A pianist of legendary fame and stature, Vladimir Horowitz was born in Kiev, Ukraine. His mother, herself a professional pianist, provided his first instruction at the piano and was the first to recognize his extraordinary talents; he studied further at the Kiev Conservatory. His first public appearance was a recital in Kiev on May 30, 1920, and in 1922 he gave a series of 15 concerts in Kharkov for which he was paid in food and clothing. Although Russia was still reeling from the revolution of 1917, Horowitz fashioned successful concert tours in major cities such as Moscow, Leningrad, and Kiev -- marking the beginning of a performing career of unflagging and spectacular success.

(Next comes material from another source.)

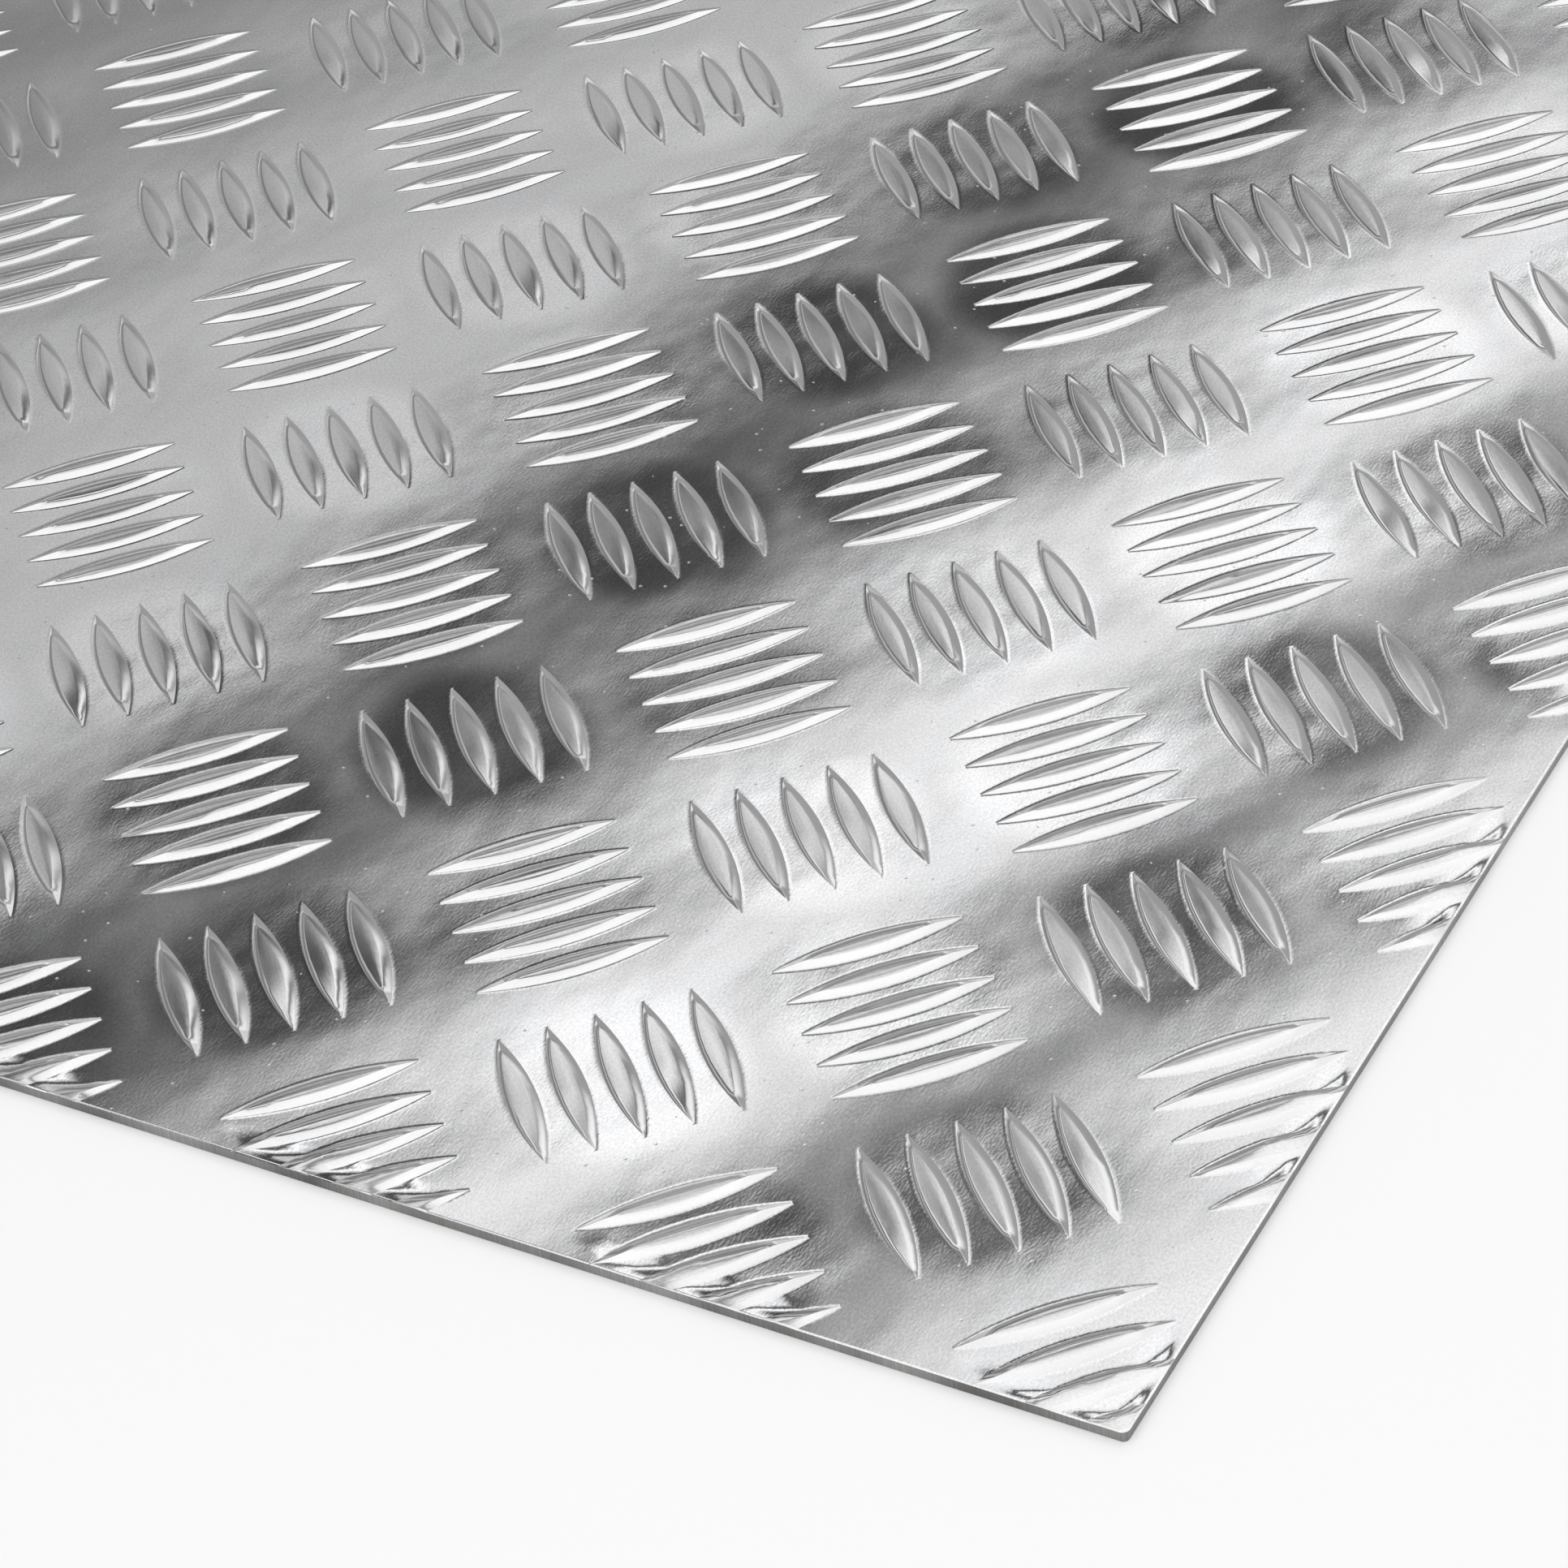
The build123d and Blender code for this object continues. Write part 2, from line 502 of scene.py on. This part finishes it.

His first international appearance came with his 1926 trip to Berlin, soon after which followed concerts in Paris, London, and New York. Further appearances in the United States solidified his reputation as an exceptional virtuoso, and the country which was to become his adopted home embraced him warmly. He was invited to the White House to play for President Hoover in 1931, and in 1933 he married Wanda Toscanini -- the daughter of the famous conductor Arturo Toscanini, who would soon conduct Horowitz and the New York Philharmonic Orchestra in performances of the Beethoven piano concertos. Horowitz permanently settled in the United States in 1940 and achieved citizenship in 1944.
Wanda Toscanini assumed a gentle stewardship of her new husband, who was in fragile physical and emotional health. Often seized with an irrational fear of failure, Horowitz found the life of touring threatening to his equilibrium. He withdrew from the concert stage for several periods during his life, and made only rare appearances after 1970. When Horowitz did schedule a concert, it often took the persuasive powers of his wife and friends to keep him from canceling at the last minute. His nagging, and often overpowering, insecurity led him to seek shock therapy in 1973, but though he seemed to achieve some benefit from treatment, he was never free of anxiety when playing in public. The one exception to this trend was when he appeared as accompanist to another artist, which he often did with baritone Dietrich Fischer-Dieskau, cellist Mstislav Rostropovich, and violinist Isaac Stern. Because of his long absences from the concert stage, Horowitz's popularity was largely sustained by his recordings.
Perhaps the most significant single event in Horowitz's long career was his long-overdue return to the Soviet Union (his first since his departure in the 1920s) for a series of concerts in 1986. The resulting tour became a major political event, coinciding as it did with an era of new understanding between the United States and the Soviet Union, and it resonated powerfully with Soviet audiences. Revitalized by the Soviet tour, Horwowitz signed a new contract with Sony; the contract included provisions for recording him at home on his favorite piano. He made his last such recording on November 1, 1989; on November 5 he died of a massive heart attack.
As a performer, Horowitz had huge resources of speed and power, and a clean articulation. His performances were brilliant, exciting, and often mystifying to those who found his technique enigmatic (he played, for instance, with unusually straight fingers, laying them nearly flat on the keys). Though his performances were frequently criticized for their willfulness and self-indulgent nature, there was an undeniable charisma to his playing that endeared him to most everyone who heard him.